Source: https://markcalderwood.wordpress.com/2011/09/04/an-irish-virgin/)
This triggers Kitty to tell the story about the baby of Mary Shortall and Jimmy Pidgeon. The mention of 'Pidgeon' is used by Philip Drunk and Philip Sober to take us back to episode 3 (Proteus), in which Stephan, walking along the Sandymount Strand reaches the Pigeonhouse (known also as the Poolberg Generating Station), which name makes him think of the conversation between Joseph and Mary in the book, La vie de Jesus by Lèo Taxil. (Joseph: 'Who has put you in this wretched condition?' Mary: 'It is the pigeon, Joseph'; Penguin p. 51). Virag, who is now a baboon, comes up other possibilities about Jesus's father.  (Panther, the Roman centurion...; Mary was impregnated through the tympanum of her ear...)
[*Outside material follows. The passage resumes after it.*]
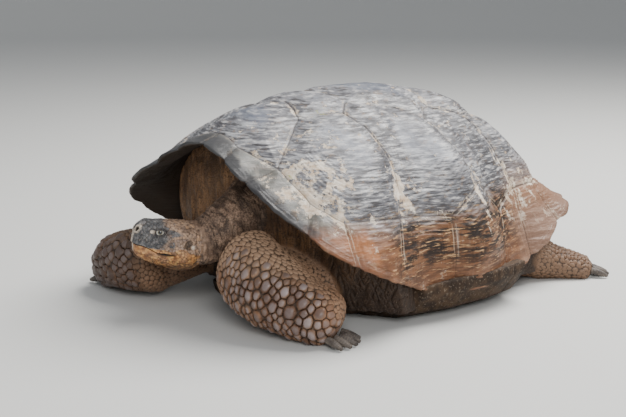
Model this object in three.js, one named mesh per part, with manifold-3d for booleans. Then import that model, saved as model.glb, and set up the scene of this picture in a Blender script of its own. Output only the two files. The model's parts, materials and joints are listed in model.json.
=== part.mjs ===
// A giant tortoise lying at rest, life size, as a still museum model.
// Millimetres, +Z up. The animal faces -Y and its left side is +X.
// The origin is on the floor, under the middle of the flat belly plate.
import * as THREE from 'three';
import { mergeVertices } from 'three/addons/utils/BufferGeometryUtils.js';
import Module from 'manifold-3d';

const wasm = await Module();
wasm.setup();

// ---- Driving dimensions ----------------------------------------------------------

const touchGap = 0.3;                 // between neighbouring pieces

// The upper shell, as spokes that run from its highest point down to the rim.
const shellHeight = 516;
const crownY = 35;                    // the highest point lies a little behind the middle
const shellThickness = 20;
const rimAngles = [0, 22, 45, 68, 90, 120, 150, 180];
const rimReach = [519, 565, 594, 442, 429, 430, 576, 603];
const rimHeight = [426, 337, 193, 85, 66, 70, 193, 157];
const spokeAngles = [0, 45, 90, 135, 180];
const crownSpread = [0.55, 0.504, 0.577, 0.684, 0.665];
const flankSpread = [0.612, 0.733, 1.104, 0.785, 0.704];
const flankLift = [0.777, 0.517, 0.4, 0.227, 0.133];

// The rim's front corner on the right side stands a little higher than on the left.
const rightCorner = { angle: 40, spread: 15, raise: 24 };

// Angles of the seams between the eleven rim plates of one side, 0 in front, 180 behind.
const rimSeams = [0, 10, 18, 35, 46.5, 58, 78, 105, 126, 140, 153, 166, 180];
const rimScallop = [9, 8, 12, 9, 3, 0, 0, 3, 9, 12, 10, 8];
const rimNotch = 0.45;                // degrees from a seam to each plate's edge on the rim

// Shell plates.
const boneDepth = 7;                  // the bare shell lies this far below the plates' mean surface
const plateGroove = 7;                // width of the groove between two plates
const plateEdge = -2;                 // a plate's edge, from that mean surface
const plateRoot = -12;                // a plate's root, sunk in the bare shell
const plateKinds = {
  vertebral: { swell: 11, step: 0.115, rings: [0.38, 0.72] },
  costal: { swell: 11, step: 0.15, rings: [0.4, 0.74] },
  marginal: { swell: 5, step: 0.14, rings: [0.55] },
};

// ---- Small helpers ---------------------------------------------------------------

const degrees = Math.PI / 180;
const vec = (x, y, z) => new THREE.Vector3(x, y, z);
const mix = (a, b, t) => a + (b - a) * t;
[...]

The word 'Tympanum' triggers the appearance of Ben Dollard. We had met him in Sirens, episode 11, in which Dollard played the piano and sang in his heavy bass voice, 'When love absorbs my ardent soul...', only to be told by Simon Dedalus, '... you'd burst the tympanum of her ear, man, ... with an organ like yours.' (Penguin. p. 348). There are more references to the Sirens episode. Henry (i.e., Bloom) sings the aria from the opera Martha, caressing on his breast a severed female head. (The basis for this severed female head could be the myth of Medusa or the story of the St. Catherine of Siena or the story of King Arthur). Virag finally exists, slouching his skins, unscrewing his head and holding it under his arm, uttering, 'quack!'

The singing continues with Stephen, who has meanwhile turned into His Eminence Simon Stephen Cardinal Dedalus. (Conservio lies captured...., O, the poor little fellow....,  Shall carry my heart to thee...., songs which Joyce had heard from his father.) As the doorhandle echoes his 'theeee', a male form (we don't know who this is) passes down the creaking staircase, taking the waterproof and hat from the rack in the hall that Bloom had seen when he entered the brothel. Bloom, startled, wonders whether this is Boylan. 'After?' (after the tryst with Molly?), 'Or because not?' (did that tryst not take place?) 'Or the double event?' (first with Molly, and now here?)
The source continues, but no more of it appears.